Ok that's borderine trolling and besides the point, but discipline comes in many ways and I think there's a very good reason it's now illegal in some places.
I have no idea what about what I said could be "trolling" but I see there's no point in furthering this discussion.
However, I'll just add one thing, there's a difference between not teaching everything and failing to teach something of this importance. He might not do it again if he remembers the spanking but it'll still be a bit late.
Once again, since this is about a very specific example, it's not completely relevant.
Some you can punish with a simple grounding or a talk to or simple taking of a prized item like game system, toy, or computer.
While there is the ones who really only will respond to spanking.

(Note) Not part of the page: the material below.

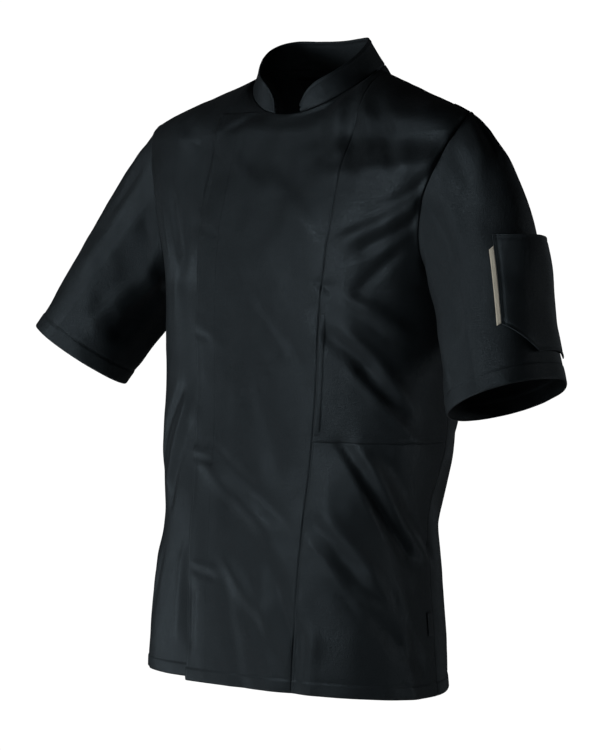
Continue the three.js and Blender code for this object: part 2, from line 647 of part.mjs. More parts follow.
const jacket = new THREE.Group();
const BLACK = new THREE.MeshStandardMaterial({ color: 0x24282a, roughness: 0.85, side: THREE.DoubleSide });
const CREAM = new THREE.MeshStandardMaterial({ color: 0xd8cfae, roughness: 0.9 });
const TRIM = new THREE.MeshStandardMaterial({ color: 0x15171a, roughness: 0.6 });
function add(name, geometry, material = BLACK) {
  const mesh = new THREE.Mesh(geometry, material);
  mesh.name = name;
  jacket.add(mesh);
}

const CENTRE = [...new Set([...NECK_ANGLES.map((a) => (a / NECK_TO_SHOULDER) * NECK_COLUMN), 1])];
const SIDE = SIDE_COLUMNS.map((share) => 1 + share);
const mirrored = (list) => list.map((c) => -c).reverse();

// The body's panels.
function bodyPanel(name, face, columns, rows, seams, { rowOf = (c, r) => r, depth = () => 0, lift = HEM_LIFT } = {}) {
  const outer = [];
  const into = [];
  for (const r of rows) {
    const points = columns.map((c) => {
      const row = rowOf(c, r);
      const sunk = depth(c, row);
      const p = body(face, c, row);
      p.z += lift * ease(-c) * ease(1 - row / HEM_LIFT_ROWS);
      return sunk ? p.addScaledVector(bodyNormal(face, c, row), -sunk) : p;
    });
    outer.push(points);
    into.push(columns.map((c) => intoBody(face, c, rowOf(c, r))));
  }
  add(name, wall(outer, into, { seams }));
}

// A row that stops short of the neck, at a level that is free of the collar.
function rowBelow(column, levelOf) {
  const target = levelOf(column);
  return solve((row) => body(1, column, row).z, target, 2, 3);
}
const lapTop = new Map();
const lapRow = (c, r) => {
  if (r <= 2 || c >= 0) return r;
  if (!lapTop.has(c))
    lapTop.set(c, rowBelow(c, () => mix(neckline(0).z, LAP_TOP_Z, ease(-c / TOP_EDGE_EASE))));
  return 2 + (r - 2) * (lapTop.get(c) - 2);
};
const underTop = new Map();
const underRow = (c, r) => {
  if (r <= 2 || c <= 0) return r;
  if (!underTop.has(c))
    underTop.set(c, rowBelow(c, () => mix(neckline(0).z, UNDERLAP_TOP_Z, ease(c / TOP_EDGE_EASE))));
  return 2 + (r - 2) * (underTop.get(c) - 2);
};

const lowerRows = ROWS.filter((r) => r <= POCKET_SEAM_ROW + 1e-6);
const upperRows = ROWS.filter((r) => r >= POCKET_SEAM_ROW - 1e-6);
const rightColumns = [...mirrored(SIDE), ...mirrored(CENTRE).slice(1), ...CENTRE.slice(1).filter((c) => c < UNDERLAP)];
bodyPanel("front_plastron", 1, [...mirrored(CENTRE), ...CENTRE.slice(1)], ROWS, "top last", { rowOf: lapRow, lift: 0 });
bodyPanel("front_right", 1, rightColumns, ROWS, "top first", { rowOf: underRow, depth: underDepth });
bodyPanel("side_front_left_lower", 1, SIDE, lowerRows, "top first last");
bodyPanel("side_front_left_upper", 1, SIDE, upperRows, "bottom top first last");
const backColumns = [...CENTRE, ...SIDE.slice(1)];
bodyPanel("back", -1, [...mirrored(backColumns), ...backColumns.slice(1)], ROWS, "top first last");

// The sleeves.
const TURNS = [
  ...ROWS.filter((r) => r >= 1).map((row) => ({ turn: rowTurn(row), face: 1, row })).reverse(),
  ...ROWS.filter((r) => r > 1 && r < 3).map((row) => ({ turn: 360 - rowTurn(row), face: -1, row })),
];
for (const [name, sleeve] of Object.entries(SLEEVES)) {
  const outer = SLEEVE_ROWS.map((reach) => TURNS.map(({ turn }) => sleevePoint(sleeve, turn, reach)));
  // The first ring leaves the seam's gap along the way that the sleeve points.
  outer[0].forEach((p) => p.addScaledVector(sleeve.ring.facing, 1.5 * SEAM_GAP));
  const into = SLEEVE_ROWS.map((reach) =>
    TURNS.map(({ turn, face, row }) =>
      reach === 0
        ? intoArmhole(sleeve.side, face, row, CLOTH)
        : sleeveNormal(sleeve, turn, reach).multiplyScalar(-CLOTH),
    ),
  );
  add(`sleeve_${name}`, wall(outer, into, { ring: true }));
}

// The collar.
const frontAngles = NECK_ANGLES.filter((a) => a >= COLLAR.start);
const backAngles = NECK_ANGLES.filter((a) => a < NECK_TO_SHOULDER).map(
  (a) => 180 - (a / NECK_TO_SHOULDER) * (180 - NECK_TO_SHOULDER),
);
const halfAngles = [...frontAngles, ...backAngles.reverse()];
const collarAngles = [...halfAngles, ...halfAngles.slice(0, -1).map((a) => 360 - a).reverse()];
const collarHeight = (angle) => {
  const front = (1 + Math.cos(radians(angle))) / 2;
  const full = mix(COLLAR.height, COLLAR.frontHeight, front);
  const turn = Math.min(angle, 360 - angle) - COLLAR.start;
  const fromEnd = radians(turn) * COLLAR.radius;
  const drop = COLLAR.round - Math.sqrt(Math.max(COLLAR.round ** 2 - Math.max(COLLAR.round - fromEnd, 0) ** 2, 0));
  return full - drop;
};
const COLLAR_ROWS = steps(0, 1, 4);
const collarOuter = COLLAR_ROWS.map((share) =>
  collarAngles.map((angle) => {
    const height = COLLAR.lift + share * (collarHeight(angle) - COLLAR.lift);
    return neckPoint(angle).addScaledVector(collarRise(angle), height);
  }),
);
const collarInto = COLLAR_ROWS.map((share) =>
  collarAngles.map((angle) =>
    share === 0 ? intoNeck(angle, COLLAR.thick) : collarOut(angle).multiplyScalar(-COLLAR.thick),
  ),
);
add("collar", wall(collarOuter, collarInto));

// The pocket lies on the left sleeve's own surface, moved out.
const left = SLEEVES.left;
const onSleeve = (turn, reach, out) =>
  sleevePoint(left, turn, reach).addScaledVector(sleeveNormal(left, turn, reach), out);
const sleeveInto = (turn, reach, thick) => sleeveNormal(left, turn, reach).multiplyScalar(-thick);
const pocketFront = (down) => mix(...POCKET.front, down);
const pocketBottom = (across) => {
  const fromEdge = Math.min(across, 1 - across);
  return POCKET.bottom - POCKET.corner * clamp(1 - fromEdge / POCKET.cut, 0, 1);
};
const pocketTop = (across) =>
  POCKET.top - POCKET.topBow * (mix(POCKET.front[0], POCKET.rear[0], across) / 50) ** 2;
const pocketAt = (across, down) => ({
  turn: mix(pocketFront(down), mix(...POCKET.rear, down), across),
  reach: mix(pocketTop(across), pocketBottom(across), down),
  gape: POCKET.gape * Math.sin(Math.PI * across) ** 1.5 * ease(1 - down / POCKET.gapeDepth),
});
const PATCH_GAP = LAYER_GAP * 1.5; // the patches' points lie between the sleeve's own
const pocketRows = steps(0, 1, 9).map((down) => steps(0, 1, 14).map((across) => pocketAt(across, 1 - down)));
const pocketOuter = pocketRows.map((row) =>
  row.map(({ turn, reach, gape }) => onSleeve(turn, reach, PATCH_GAP + CLOTH + gape)),
);
const pocketInto = pocketRows.map((row) => row.map(({ turn, reach }) => sleeveInto(turn, reach, CLOTH)));
add("sleeve_pocket", wall(pocketOuter, pocketInto));

// The tape is sewn in at the pocket's front edge and lies on the sleeve.
const tapeRows = steps(TAPE.from, TAPE.to, 6).map((down) =>
  [TAPE.gap, TAPE.width].map((ahead) => {
    const perDegree = (Math.PI / 180) * left.wide;
    return { turn: pocketFront(down) + ahead / perDegree, reach: mix(pocketTop(0), pocketBottom(0), down) };
  }),
);
const tapeOuter = tapeRows.map((row) => row.map(({ turn, reach }) => onSleeve(turn, reach, PATCH_GAP + TAPE.thick)));
const tapeInto = tapeRows.map((row) => row.map(({ turn, reach }) => sleeveInto(turn, reach, TAPE.thick)));
add("pocket_tape", wall(tapeOuter, tapeInto), CREAM);

// The tag in the left side seam lies on the side panel. It is plain.
const rowAt = (column, z) => solve((row) => body(1, column, row).z, z, 0, 3);
const tagRows = steps(0, 1, 3).map((up) =>
  [TAG.fromColumn, TAG.toColumn].map((c) => ({ c, row: rowAt(c, mix(TAG.bottom, TAG.top, up)) })),
);
const tagOuter = tagRows.map((row) =>
  row.map(({ c, row: r }) => body(1, c, r).addScaledVector(bodyNormal(1, c, r), LAYER_GAP + TAG.thick)),
);
const tagInto = tagRows.map((row) => row.map(({ c, row: r }) => bodyNormal(1, c, r).multiplyScalar(-TAG.thick)));
add("side_tag", wall(tagOuter, tagInto), TRIM);

// The plain label inside the back of the neck, on the columns of the back panel.
const backGrid = (c, r) => body(-1, c, r).add(intoBody(-1, c, r).multiplyScalar(1 + (7 * LAYER_GAP) / CLOTH));
const labelAt = (c, row) => {
  const above = ROWS.findIndex((r) => r > row);
  const share = (row - ROWS[above - 1]) / (ROWS[above] - ROWS[above - 1]);
  return backGrid(c, ROWS[above - 1]).lerp(backGrid(c, ROWS[above]), share);
};
const labelColumns = [...mirrored(CENTRE), ...CENTRE.slice(1)].filter((c) => Math.abs(c) < NECK_LABEL.column);
const labelOuter = NECK_LABEL.rows.map((row) => labelColumns.map((c) => labelAt(c, row)));
const labelInto = NECK_LABEL.rows.map((row) =>
  labelColumns.map((c) => bodyNormal(-1, c, row).multiplyScalar(-NECK_LABEL.thick)),
);
add("neck_label", wall(labelOuter, labelInto), TRIM);

// Press studs hold the lapped edge down. They are shut, half way between the two fronts.
const fronts = ["front_plastron", "front_right"].map((name) => jacket.getObjectByName(name));
function betweenFronts(point, normal) {
  const ray = new THREE.Raycaster(point.clone().addScaledVector(normal, 20), normal.clone().negate());
  const [over, under] = fronts.map((front) => ray.intersectObject(front).map((hit) => hit.distance));
  return ray.ray.at((over[1] + under[0]) / 2, new THREE.Vector3());
}
STUDS.levels.forEach((z, i) => {
  const column = -1 + STUDS.inset / along(LAP_LINE, "z", "x", z);
  const row = rowAt(column, z);
  const normal = bodyNormal(1, column, row);
  const middle = body(1, column, row);
  const across = new THREE.Vector3(0, 0, 1).cross(normal).setLength(STUDS.radius);
  const up = normal.clone().cross(across);
  const rim = [across, up, across.clone().negate(), up.clone().negate()].map((way) =>
    betweenFronts(middle.clone().add(way), normal),
  );
  const facing = rim[0].clone().sub(rim[2]).cross(rim[1].clone().sub(rim[3])).normalize();
  const centre = betweenFronts(middle, normal);
  for (const p of rim) centre.addScaledVector(facing, facing.dot(p.clone().sub(centre)) / 8);
  const stud = new THREE.CylinderGeometry(STUDS.radius, STUDS.radius, STUDS.thick, 20);
  stud.applyQuaternion(new THREE.Quaternion().setFromUnitVectors(new THREE.Vector3(0, 1, 0), facing));
  stud.translate(centre.x, centre.y, centre.z);
  add(`press_stud_${i + 1}`, stud, TRIM);
});

export default jacket;
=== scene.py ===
import math

import bpy
import numpy as np
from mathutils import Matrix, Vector


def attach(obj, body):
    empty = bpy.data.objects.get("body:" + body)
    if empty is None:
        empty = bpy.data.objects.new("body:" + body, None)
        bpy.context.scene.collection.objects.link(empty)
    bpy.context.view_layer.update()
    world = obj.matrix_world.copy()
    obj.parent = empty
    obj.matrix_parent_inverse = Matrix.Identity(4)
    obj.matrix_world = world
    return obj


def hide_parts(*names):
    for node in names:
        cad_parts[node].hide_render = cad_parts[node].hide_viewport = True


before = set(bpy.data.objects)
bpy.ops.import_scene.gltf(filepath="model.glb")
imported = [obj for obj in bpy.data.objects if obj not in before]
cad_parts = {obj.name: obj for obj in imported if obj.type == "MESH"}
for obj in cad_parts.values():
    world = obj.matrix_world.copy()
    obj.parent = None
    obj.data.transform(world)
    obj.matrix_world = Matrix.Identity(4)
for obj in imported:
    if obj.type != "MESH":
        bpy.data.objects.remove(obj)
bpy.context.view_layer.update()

# The camera stands where the photograph was taken, in front of the wearer's left and a little above
# the middle of the jacket. A long lens keeps the perspective weak, as in a catalogue picture.
VIEW_AZIMUTH, VIEW_ELEVATION, VIEW_DISTANCE = math.radians(34), math.radians(3), 2.8
PHOTO_HEIGHT = 0.93  # metres of the jacket that the photograph's height takes in
AIM_LEVEL, AIM_ASIDE = -0.368, -0.0186
SENSOR = 36


def way_from(azimuth, elevation):
    flat = math.cos(elevation)
    return Vector((math.sin(azimuth) * flat, -math.cos(azimuth) * flat, math.sin(elevation)))


def new_object(name, data):
    made = bpy.data.objects.new(name, data)
    bpy.context.collection.objects.link(made)
    return made


photo_right = Vector((math.cos(VIEW_AZIMUTH), math.sin(VIEW_AZIMUTH), 0))
towards_camera = way_from(VIEW_AZIMUTH, VIEW_ELEVATION)
camera = new_object("camera", bpy.data.cameras.new("camera"))
camera.location = Vector((0, 0, AIM_LEVEL)) + AIM_ASIDE * photo_right + VIEW_DISTANCE * towards_camera
camera.rotation_euler = towards_camera.to_track_quat("Z", "Y").to_euler()
camera.data.sensor_width = SENSOR
camera.data.lens = SENSOR * VIEW_DISTANCE / PHOTO_HEIGHT
camera.data.clip_end = 50
bpy.context.scene.camera = camera

# Plain soft studio light: a large key light from the wearer's right, weak ones from the front below and
# from behind on the left. The camera sees the white surround at full strength, and the cloth at less.
SURROUND_SEEN, SURROUND_ON_CLOTH = 1.05, 0.015
LIGHTS = [
    dict(name="key", azimuth=-34, elevation=0, distance=2.4, size=0.9, power=42),
    dict(name="front_fill", azimuth=30, elevation=-20, distance=2.8, size=0.9, power=2.5),
    dict(name="left_rim", azimuth=125, elevation=6, distance=2.4, size=0.7, power=7),
]
for light in LIGHTS:
    way = way_from(math.radians(light["azimuth"]), math.radians(light["elevation"]))
    lamp = new_object(light["name"], bpy.data.lights.new(light["name"], "AREA"))
    lamp.data.energy, lamp.data.size = light["power"], light["size"]
    lamp.location = Vector((0, 0, AIM_LEVEL)) + light["distance"] * way
    lamp.rotation_euler = way.to_track_quat("Z", "Y").to_euler()


def join(tree, links):
    """Joins nodes. Each link is a node, its output, the next node and its input."""
    for start, out, end, into in links:
        tree.links.new(start.outputs[out], end.inputs[into])


world = bpy.data.worlds.new("surround")
bpy.context.scene.world = world
world.use_nodes = True
world.node_tree.nodes.clear()
ray, strength, white, surround = (
    world.node_tree.nodes.new("ShaderNode" + kind)
    for kind in ("LightPath", "MapRange", "Background", "OutputWorld")
)
strength.inputs["To Min"].default_value = SURROUND_ON_CLOTH
strength.inputs["To Max"].default_value = SURROUND_SEEN
white.inputs["Color"].default_value = (1, 1, 1, 1)
join(
    world.node_tree,
    [
        (ray, "Is Camera Ray", strength, "Value"),
        (strength, "Result", white, "Strength"),
        (white, "Background", surround, "Surface"),
    ],
)
bpy.context.scene.view_settings.view_transform = "Standard"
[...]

I grew up if you talked to me I did better.
My oldest and 2nd oldest brother grew up getting grounded.
My brother 2yrs younger than me and my youngest brother just take away something and they behaved.
Now my 2nd to youngest brother the black sheep my parents swore up and down they never spank. But trust me with him they should of.
Me and my brothers used to fist fight when we argue. Like cats and dogs. And only after we fight him and beat him would he act right.
He could never win even against our youngest brother.
We never started a fight unless it was a last resort.
Spanking though so many don’t approve is something that many need.
With my kid we just talk with her and take her computer and phone away. And she gets them back later.
That's in my opinion the only reason for ever slapping a kid. When they do something wrong, first you explain why it's wrong, why it might harm other people or be bad for the kid, etc. Then, inevitably, the kid will test your limits and act like an asshole anyway, that's just what they do sometimes. That's when you give them a light smack. Not a full on spanking, just a slap to remind them that they won't get away with acting like an asshole, and that actions have consequences. I see too many parents these days not doing anything when their kid is an asshole to strangers and that's imo wrong too.